Not all autocrats, after all, are our enemies, nor are all democrats our reliable friends.
When Ukraine was invaded, the U.N. General Assembly voted on a resolution which “deplores in the strongest terms” Russia’s “aggression” against Ukraine.
Among the 35 nations that abstained was India, the world’s largest democracy. Whose side is India on in the great struggle?
Freedom House ranks Egypt, the United Arab Emirates, Bahrain, Qatar, Oman, Saudi Arabia and Jordan, all friends, partners and sometime allies of the United States, as “not free.”
Are we in a global struggle against all of these nations, all of these regimes, because all of them are autocracies?
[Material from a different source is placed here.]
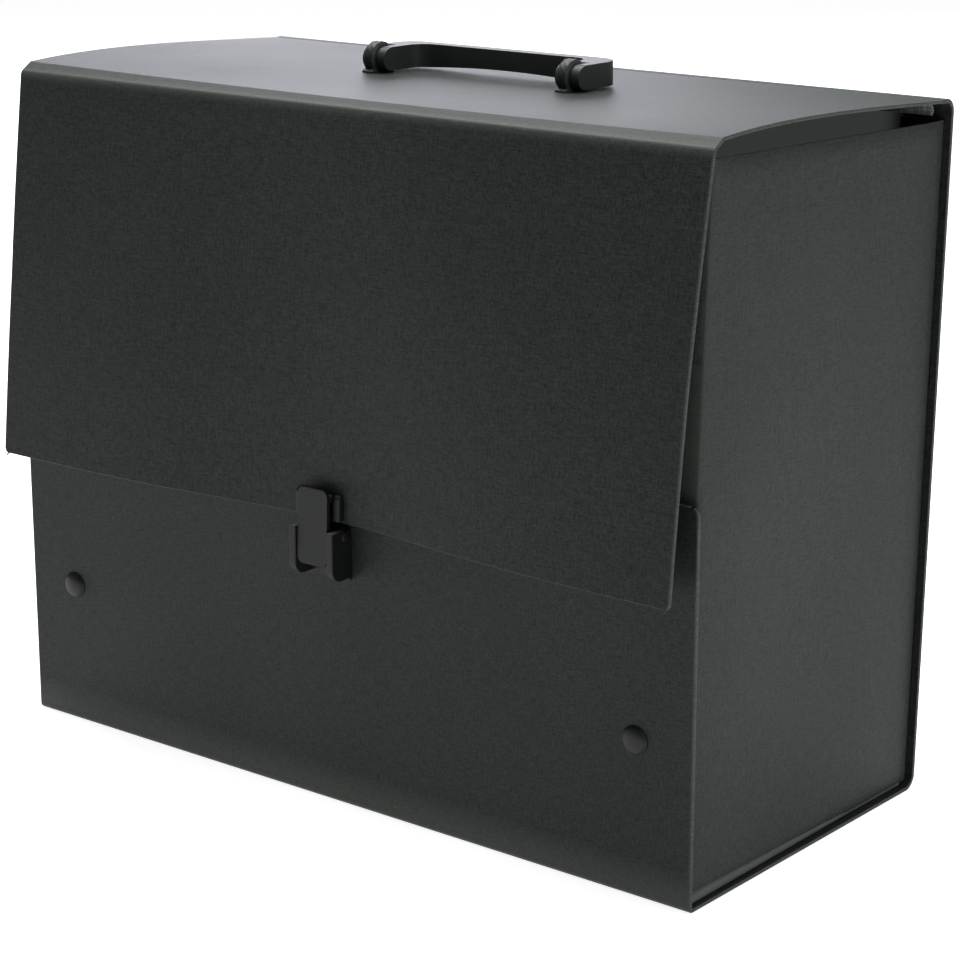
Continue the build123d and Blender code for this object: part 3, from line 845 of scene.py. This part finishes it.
# ---- rivets ------------------------------------------------------------------------------------
def rivet_caps(name, node, places):
    """Domed caps with a small flat rim and a shallow seat line."""
    caps = []
    profile = [(0.0, 0.0), (6.2, 0.0), (6.2, 0.35), (6.02, 0.62), (5.6, 0.86)]
    profile += [(5.6 * cos(a), 0.86 + 1.94 * sin(a)) for a in np.linspace(0.12, pi / 2, 12)]
    profile = [(r * MM, h * MM) for r, h in profile]
    for k, (origin, out) in enumerate(places):
        caps.append(lathe(f"{name}_{k}", profile, origin, out, [RIVET], segments=56))
    piece = join(name, caps)
    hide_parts(node)
    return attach(piece, "case")


# ---- handle and its lugs -----------------------------------------------------------------------
def handle_piece():
    """U-shaped bail lying back on the lid: forked arms, rounded corners, arched grip."""
    slot, thin, thick = 6.2 * MM, 1.8 * MM, 4.7 * MM
    nose_radius, corner, inner_corner = 5.2 * MM, 12 * MM, 8 * MM
    left, right = handle_low.x, handle_high.x
    inner_left, inner_right = -lug_x + slot / 2 + thick, lug_x - slot / 2 - thin
    near, far = pivot_y + 20.5 * MM, handle_high.y
    nose_y, slot_y = pivot_y - nose_radius, pivot_y + 8.6 * MM

    def fork(x):
        """The slot at x, going round it from its right side to its left."""
        left_wall, right_wall = x - slot / 2, x + slot / 2
        return [(right_wall, nose_y), (right_wall, slot_y), (left_wall, slot_y), (left_wall, nose_y)]

    outline = [(right, nose_y)] + arc_points((right - corner, far - corner), corner, 0, 90, 14)
    outline += arc_points((left + corner, far - corner), corner, 90, 180, 14) + [(left, nose_y)]
    outline += fork(-lug_x)[::-1] + [(inner_left, nose_y)]
    outline += arc_points((inner_left + inner_corner, near - inner_corner), inner_corner, 180, 90, 8)
    outline += arc_points((inner_right - inner_corner, near - inner_corner), inner_corner, 90, 0, 8)
    outline += [(inner_right, nose_y)] + fork(lug_x)[::-1]
    low, high = handle_low.z, handle_high.z
    middle_z = (low + high) / 2
    body = prism("handle_bail", outline, (0, 0, middle_z), (1, 0, 0), (0, 1, 0), high - low, 0.0, [PLASTIC])
    body.modifiers.clear()
    # round noses about the pivot
    nose = arc_points((pivot_y, pivot_z), nose_radius, 95, 265, 26)
    side_view = [(far + 1 * MM, high + 1 * MM), (pivot_y + 0.6 * MM, high + 1 * MM)] + nose
    side_view += [(pivot_y + 0.6 * MM, low - 1 * MM), (far + 1 * MM, low - 1 * MM)]
    tool = prism("nose_tool", side_view, (0, 0, 0), (0, 1, 0), (0, 0, 1), 0.14, 0.0, [PLASTIC])
    tool.modifiers.clear()
    cut(body, tool, "INTERSECT")
    # the grip's underside arches up
    middle, reach = (inner_left + inner_right) / 2, 42 * MM
    shares = [k / 12 - 1 for k in range(25)]
    arch = [(middle + reach * t, low + 1.6 * MM * (1 - t**2)) for t in shares]
    arch = [(middle - reach, low - 2 * MM)] + arch + [(middle + reach, low - 2 * MM)]
    tool = prism("arch_tool", arch, (0, far, 0), (1, 0, 0), (0, 0, 1), 0.06, 0.0, [PLASTIC])
    tool.modifiers.clear()
    cut(body, tool)
    soften(body, 0.85 * MM, 4)
    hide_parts("handle", "handle_pins")
    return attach(body, "carry_handle")


def handle_lug(name, node, x):
    """Round ear with a pebbled rim and a small foot on the lid."""
    foot_z = lid_face_z(x, pivot_y) - 0.1 * MM
    r, half = lug_radius, lug_thickness / 2
    edge = [(r - 1.7 * MM, half), (r - 0.9 * MM, half - 0.2 * MM), (r - 0.35 * MM, half - 0.6 * MM)]
    rim = [(r, half * (1 - k / 4)) for k in range(1, 8)]
    profile = [(0.0, half)] + edge + rim
    profile += [(a, -b) for a, b in edge[::-1]] + [(0.0, -half)]
    disc = lathe(name, profile, (x, pivot_y, pivot_z), (1, 0, 0), [PLASTIC], 112, pebbles=0.24 * MM)
    front = pivot_y - r - 0.6 * MM
    foot = [(front, foot_z), (front, foot_z + 1.0 * MM), (front + 1.6 * MM, foot_z + 1.9 * MM)]
    foot += [(pivot_y + r - 1.2 * MM, foot_z + 1.9 * MM)]
    foot += [(pivot_y + r, foot_z + 1.0 * MM), (pivot_y + r, foot_z)]
    base = prism(
        name + "_foot", foot, (x, 0, 0), (0, 1, 0), (0, 0, 1), lug_thickness, 0.45 * MM, [PLASTIC]
    )
    low = [(-0.03, 0.0), (0.05, 0.0), (0.05, -0.02), (-0.03, -0.02)]
    below = prism(name + "_below", low, (x, 0, foot_z), (0, 1, 0), (0, 0, 1), 0.02, 0.0, [PLASTIC])
    below.modifiers.clear()
    cut(disc, below)
    piece = join(name, [disc, base])
    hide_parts(node)
    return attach(piece, "lid_top")


# ---- latch -------------------------------------------------------------------------------------
latch_z = 141.2 * MM
latch_origin = Vector((0, flap_face_y(0, latch_z), latch_z))
latch_slope = (flap_face_y(0, latch_z) - flap_face_y(0, flap_bottom_z)) / (latch_z - flap_bottom_z)
latch_out = Vector((0, -1, latch_slope)).normalized()
latch_up = Vector((0, latch_slope, 1)).normalized()


def latch_solid(name, outline, x, width, bevel):
    """Solid across the latch from an outline in millimetres: out from the flap, and up along it."""
    points = [(a * MM, b * MM) for a, b in outline]
    origin = latch_origin + Vector((x * MM, 0, 0))
    return prism(name, points, origin, latch_out, latch_up, width * MM, bevel, [LATCH])


def hasp_plate():
    """Turning plate with rounded corners, a chamfered lip and a barrel on its pin."""
    front, back, top, bottom, width = 6.4, 4.2, 4.0, -29.9, 16.8
    outline = [(front, bottom), (front, top), (front - 0.6, top), (back, 1.0), (back, bottom)]
    plate = latch_solid("hasp_plate", outline, 0, width, 0.0)
    plate.modifiers.clear()
    face = rounded_outline(width * MM, (top - bottom) * MM, 3.2 * MM, (0, (top + bottom) / 2 * MM))
    tool = prism("corner_tool", face, latch_origin, (1, 0, 0), latch_up, 0.03, 0.0, [LATCH])
    tool.modifiers.clear()
    cut(plate, tool, "INTERSECT")
    soften(plate, 0.45 * MM, 3)
    barrel = latch_solid("hasp_barrel", arc_points((2.0, 0.0), 1.6, 0, 345, 23), 0, 16.4, 0.1 * MM)
    web = latch_solid("hasp_web", [(4.5, 1.0), (2.0, 1.0), (2.0, -1.6), (4.5, -1.6)], 0, 16.0, 0.3 * MM)
    ribs = [
        latch_solid("hasp_rib", [(4.5, -18.8), (4.5, -14.2), (0.4, -14.2), (0.4, -18.8)], x, 2.0, 0.3 * MM)
        for x in (-4.0, 4.0)
    ]
    piece = join("hasp_plate", [plate, barrel, web] + ribs)
    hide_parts("hasp")
    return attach(piece, "snap_hasp")


def hasp_base_piece():
    """Flange on the flap with two rounded ears that carry the hasp's pin."""
    strip = [(-0.2, -9.7), (1.2, -9.7), (1.2, -2.6), (-0.2, -2.6)]
    flange = latch_solid("hasp_base_flange", strip, 0, 25.0, 0.3 * MM)
    ears = []
    for x in (-10.75, 10.75):
        ear = [(-0.2, -9.7), (3.4, -9.7)] + arc_points((1.4, 0.0), 2.0, 0, 90, 8) + [(-0.2, 2.0)]
        ears.append(latch_solid("hasp_ear", ear, x, 3.5, 0.8 * MM))
    piece = join("hasp_base_piece", [flange] + ears)
    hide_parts("hasp_base")
    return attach(piece, "front_flap")


def keeper_cheek(side):
    """One cheek of the keeper, with a painted highlight on the front of its top, where light from above
    falls.
    """
    reach, low, high, corner = 12.65, 105.5, 127.5, 5.5
    outline = [(0, low), (0, high), (-reach, high)]
    outline += arc_points((-reach + corner, low + corner), corner, 180, 270, 12)
    outline = [(a * MM, b * MM) for a, b in outline]
    origin = (side * 10.6 * MM, front_y, 0)
    cheek = prism("keeper_cheek", outline, origin, (0, 1, 0), (0, 0, 1), 3.6 * MM, 0.45 * MM, [LATCH])
    # painted highlight: the front of the top face is set to 1 in the mesh attribute, which the plastic
    # shows as a lighter grey, standing in for light from above
    painted_highlight = cheek.data.attributes["wear"].data
    for vertex in cheek.data.vertices:
        if vertex.co.z > 127.3 * MM and vertex.co.y < front_y - 8 * MM:
            painted_highlight[vertex.index].value = 1.0
    return cheek


def keeper_boss(side):
    """Low round boss on the outside of a cheek."""
    profile = [(0.0, 0.55), (1.5, 0.55), (2.3, 0.42), (2.6, 0.0), (0.0, 0.0)]
    profile = [(r * MM, h * MM) for r, h in profile]
    origin = (side * 12.35 * MM, -91.5 * MM, 124.7 * MM)
    return lathe("keeper_boss", profile, origin, (side, 0, 0), [LATCH], 32)


def keeper_piece():
    """Bracket on the front panel: a plate and two cheeks with rounded bottoms."""
    plate = prism(
        "latch_keeper_piece",
        rounded_outline(24.8 * MM, 23.5 * MM, 2 * MM, (0, 115.75 * MM)),
        (0, front_y - 0.75 * MM, 0),
        (1, 0, 0),
        (0, 0, 1),
        1.5 * MM,
        0.25 * MM,
        [LATCH],
    )
    cheeks = [keeper_cheek(-1), keeper_boss(-1), keeper_cheek(1), keeper_boss(1)]
    piece = join("latch_keeper_piece", [plate] + cheeks)
    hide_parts("latch_keeper")
    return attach(piece, "case")


# ---- light, floor and camera -------------------------------------------------------------------
def studio():
    """White world and floor, a broad soft light behind and above, and a softer one from the right."""
    world = bpy.data.worlds.new("studio")
    bpy.context.scene.world = world
    world.use_nodes = True
    tree = world.node_tree
    backdrop = tree.nodes["Background"]
    backdrop.inputs["Color"].default_value = (1, 1, 1, 1)
    backdrop.inputs["Strength"].default_value = 1.1
    fill = tree.nodes.new("ShaderNodeBackground")
    fill.inputs["Color"].default_value = (0.96, 0.98, 1, 1)
    fill.inputs["Strength"].default_value = 0.17
    path = tree.nodes.new("ShaderNodeLightPath")
    mixed = tree.nodes.new("ShaderNodeMixShader")
    tree.links.new(path.outputs["Is Camera Ray"], mixed.inputs[0])
    tree.links.new(fill.outputs[0], mixed.inputs[1])
    tree.links.new(backdrop.outputs[0], mixed.inputs[2])
    tree.links.new(mixed.outputs[0], tree.nodes["World Output"].inputs["Surface"])

    bpy.ops.mesh.primitive_plane_add(size=30, location=(0, 0, 0))
    floor = bpy.context.object
    floor.name = "studio_floor"
    paper, tree, shader = new_material("studio_paper")
    shader.inputs["Base Color"].default_value = (0.6, 0.6, 0.6, 1)
    shader.inputs["Roughness"].default_value = 0.9
    shader.inputs["Emission Color"].default_value = (1, 1, 1, 1)
    shader.inputs["Emission Strength"].default_value = 0.82
    floor.data.materials.append(paper)


def area_light(name, location, target, size, energy, colour=(1, 1, 1)):
    """Square soft light aimed at a point."""
    data = bpy.data.lights.new(name, "AREA")
    data.shape = "RECTANGLE"
    data.size, data.size_y = size
    data.energy = energy
    data.color = colour
    lamp = bpy.data.objects.new(name, data)
    bpy.context.scene.collection.objects.link(lamp)
    lamp.location = location
    lamp.rotation_mode = "QUATERNION"
    lamp.rotation_quaternion = (Vector(target) - Vector(location)).to_track_quat("-Z", "Y")


def camera():
    """Long lens at the right-hand front corner, a little above the lid."""
    data = bpy.data.cameras.new("camera")
    data.sensor_width, data.lens = 36, 102.15
    data.shift_x, data.shift_y = 0.0012, 0.0034
    data.clip_end = 50
    view = bpy.data.objects.new("camera", data)
    bpy.context.scene.collection.objects.link(view)
    azimuth, elevation, distance = radians(38.99), radians(15.53), 1.2663
    back = Vector((sin(azimuth) * cos(elevation), -cos(azimuth) * cos(elevation), sin(elevation)))
    target = Vector((-0.0138, 0.0307, 0.1173))
    view.location = target + back * distance
    view.rotation_mode = "QUATERNION"
    view.rotation_quaternion = back.to_track_quat("Z", "Y")
    bpy.context.scene.camera = view


# ---- put it together ---------------------------------------------------------------------------
def paint_cad_nodes():
    """Materials for the CAD nodes that stay as they are."""
    plain = {
        "front_rivet_sockets": RIVET,
        "back_rivet_sockets": RIVET,
        "keeper_pin": BLACK_STEEL,
        "keeper_rivets": BLACK_STEEL,
        "keeper_backing_plate": STEEL,
        "handle_backing_plate": STEEL,
        "hasp_base_rivets": BLACK_STEEL,
        "hasp_backing_plate": STEEL,
        "hasp_pin": BLACK_STEEL,
    }
    for node, material in plain.items():
        mesh = frame["nodes"][node].data
        mesh.materials.clear()
        mesh.materials.append(material)


case_sheet()
lid_and_flap()
side_piece("right_side_board", "right_side_panel", 1)
side_piece("left_side_board", "left_side_panel", -1)
hinge_tape()
rivet_x, rivet_z = 162 * MM, 67.5 * MM
lean = atan2(rear_lean, 1)
front_places = [((x, front_y, rivet_z), (0, -1, 0)) for x in (-rivet_x, rivet_x)]
rear_out = (0, cos(lean), -sin(lean))
rear_places = [((x, rear_face_y(rivet_z), rivet_z), rear_out) for x in (-rivet_x, rivet_x)]
rivet_caps("front_caps", "front_rivet_caps", front_places)
rivet_caps("back_caps", "back_rivet_caps", rear_places)
handle_piece()
handle_lug("lug_left", "handle_lug_left", -lug_x)
handle_lug("lug_right", "handle_lug_right", lug_x)
hasp_plate()
hasp_base_piece()
keeper_piece()
paint_cad_nodes()
studio()
area_light("back_softbox", (-2.3, 1.45, 0.95), (0, 0, 0.31), (2.7, 1.6), 58, (0.97, 0.97, 1.08))
area_light("top_softbox", (-0.4, 0.4, 2.0), (-0.1, 0, 0.3), (1.6, 1.6), 66)
area_light("right_softbox", (2.0, 0.1, 1.3), (0.1, 0, 0.25), (1.2, 1.6), 14)
camera()
bpy.context.scene.view_settings.view_transform = "Standard"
As for America’s own wars, democracy-versus-autocracy would seem to be a misguided way to describe any of them.
In the Revolution, we were military allies from 1778 on with King Louis XVI of France, against Great Britain, the Mother of Parliaments. Our goal was not establishing a democracy, but our independence, separation, from the most democratic nation on earth.
When we declared war on the Kaiser’s Germany in April 1917, we allied ourselves with four of the greatest colonial empires on earth: the British, French, Russian and Japanese empires.